INSTRUCTIONS FOR THE TASK — Each line from the start of the data below through the one containing "centred on X = 0." must be reproduced exactly.

+-------+

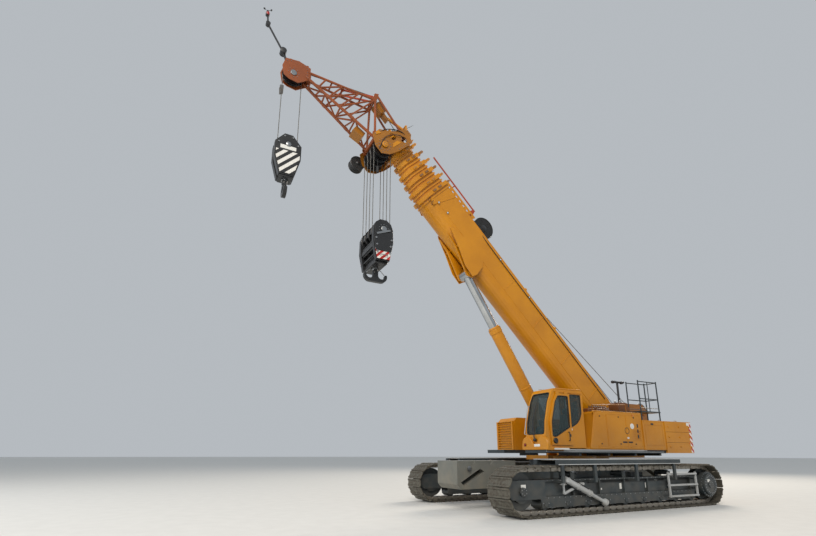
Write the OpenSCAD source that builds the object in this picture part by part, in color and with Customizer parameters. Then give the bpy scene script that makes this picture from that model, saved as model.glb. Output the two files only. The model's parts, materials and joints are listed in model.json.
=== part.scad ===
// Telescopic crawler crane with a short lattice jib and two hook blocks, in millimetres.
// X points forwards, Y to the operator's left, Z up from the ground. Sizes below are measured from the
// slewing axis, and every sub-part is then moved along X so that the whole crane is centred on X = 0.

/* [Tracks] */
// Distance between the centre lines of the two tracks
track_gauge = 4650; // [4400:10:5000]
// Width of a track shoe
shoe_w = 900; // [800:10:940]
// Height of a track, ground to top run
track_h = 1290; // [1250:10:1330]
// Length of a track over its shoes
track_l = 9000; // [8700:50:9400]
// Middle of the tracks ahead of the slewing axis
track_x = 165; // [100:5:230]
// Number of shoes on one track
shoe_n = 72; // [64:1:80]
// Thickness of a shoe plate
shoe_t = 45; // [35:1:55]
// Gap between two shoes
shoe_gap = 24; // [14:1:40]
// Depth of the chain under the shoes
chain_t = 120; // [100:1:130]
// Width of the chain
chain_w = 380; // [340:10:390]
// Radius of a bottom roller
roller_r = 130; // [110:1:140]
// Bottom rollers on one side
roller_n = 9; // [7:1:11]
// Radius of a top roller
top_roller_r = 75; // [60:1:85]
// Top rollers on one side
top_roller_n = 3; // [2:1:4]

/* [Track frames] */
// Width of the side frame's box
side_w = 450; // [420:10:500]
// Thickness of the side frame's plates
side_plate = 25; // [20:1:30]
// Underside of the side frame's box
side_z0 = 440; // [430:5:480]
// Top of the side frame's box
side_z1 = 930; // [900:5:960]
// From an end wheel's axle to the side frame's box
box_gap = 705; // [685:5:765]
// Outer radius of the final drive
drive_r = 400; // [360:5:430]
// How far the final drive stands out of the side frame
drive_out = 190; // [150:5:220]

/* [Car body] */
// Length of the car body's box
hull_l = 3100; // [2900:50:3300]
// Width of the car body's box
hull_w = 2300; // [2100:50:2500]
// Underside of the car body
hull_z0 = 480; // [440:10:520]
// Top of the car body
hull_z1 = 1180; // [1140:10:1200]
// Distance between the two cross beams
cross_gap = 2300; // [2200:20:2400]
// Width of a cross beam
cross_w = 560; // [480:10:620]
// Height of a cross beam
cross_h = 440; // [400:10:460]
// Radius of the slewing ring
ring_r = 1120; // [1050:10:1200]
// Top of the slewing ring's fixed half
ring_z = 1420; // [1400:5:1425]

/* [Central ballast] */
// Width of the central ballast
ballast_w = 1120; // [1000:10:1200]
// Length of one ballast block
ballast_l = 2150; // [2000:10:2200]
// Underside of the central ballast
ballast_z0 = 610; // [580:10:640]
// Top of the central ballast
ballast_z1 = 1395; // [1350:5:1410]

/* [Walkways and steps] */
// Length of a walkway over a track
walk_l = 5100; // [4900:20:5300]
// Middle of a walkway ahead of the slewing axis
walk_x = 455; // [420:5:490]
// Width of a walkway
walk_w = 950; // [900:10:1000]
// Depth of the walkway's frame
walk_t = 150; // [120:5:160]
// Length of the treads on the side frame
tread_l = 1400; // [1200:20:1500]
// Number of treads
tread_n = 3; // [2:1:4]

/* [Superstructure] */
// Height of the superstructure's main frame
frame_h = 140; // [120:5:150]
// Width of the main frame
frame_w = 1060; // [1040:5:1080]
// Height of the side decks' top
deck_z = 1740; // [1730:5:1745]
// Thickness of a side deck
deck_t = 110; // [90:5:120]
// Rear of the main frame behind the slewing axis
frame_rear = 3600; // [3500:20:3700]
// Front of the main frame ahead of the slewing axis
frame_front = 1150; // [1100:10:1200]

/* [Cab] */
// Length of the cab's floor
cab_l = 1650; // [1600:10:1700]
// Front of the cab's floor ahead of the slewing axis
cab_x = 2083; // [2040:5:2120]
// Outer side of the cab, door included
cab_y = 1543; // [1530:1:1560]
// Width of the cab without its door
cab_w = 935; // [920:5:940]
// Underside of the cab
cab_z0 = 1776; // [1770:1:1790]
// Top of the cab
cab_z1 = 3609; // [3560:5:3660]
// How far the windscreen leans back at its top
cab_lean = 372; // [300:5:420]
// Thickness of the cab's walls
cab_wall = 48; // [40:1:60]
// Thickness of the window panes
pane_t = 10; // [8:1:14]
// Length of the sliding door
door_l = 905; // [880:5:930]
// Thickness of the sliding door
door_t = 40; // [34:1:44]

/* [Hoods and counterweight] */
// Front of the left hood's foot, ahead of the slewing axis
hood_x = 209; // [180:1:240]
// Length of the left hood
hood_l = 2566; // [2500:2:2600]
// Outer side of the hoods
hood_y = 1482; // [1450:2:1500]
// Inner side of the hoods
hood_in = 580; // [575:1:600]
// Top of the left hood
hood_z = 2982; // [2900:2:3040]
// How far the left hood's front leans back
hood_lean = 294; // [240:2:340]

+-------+

EXPECTED ANSWER —
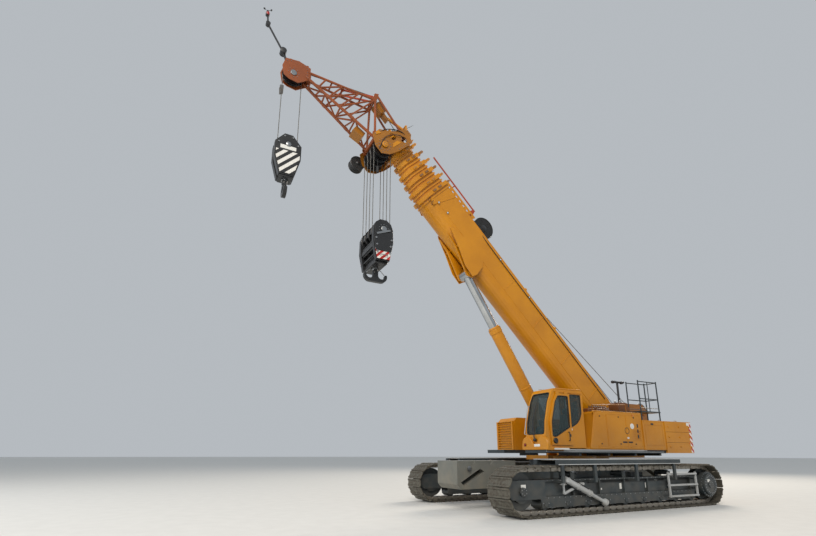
Write the OpenSCAD source that builds the object in this picture part by part, in color and with Customizer parameters. Then give the bpy scene script that makes this picture from that model, saved as model.glb. Output the two files only. The model's parts, materials and joints are listed in model.json.
=== part.scad ===
// Telescopic crawler crane with a short lattice jib and two hook blocks, in millimetres.
// X points forwards, Y to the operator's left, Z up from the ground. Sizes below are measured from the
// slewing axis, and every sub-part is then moved along X so that the whole crane is centred on X = 0.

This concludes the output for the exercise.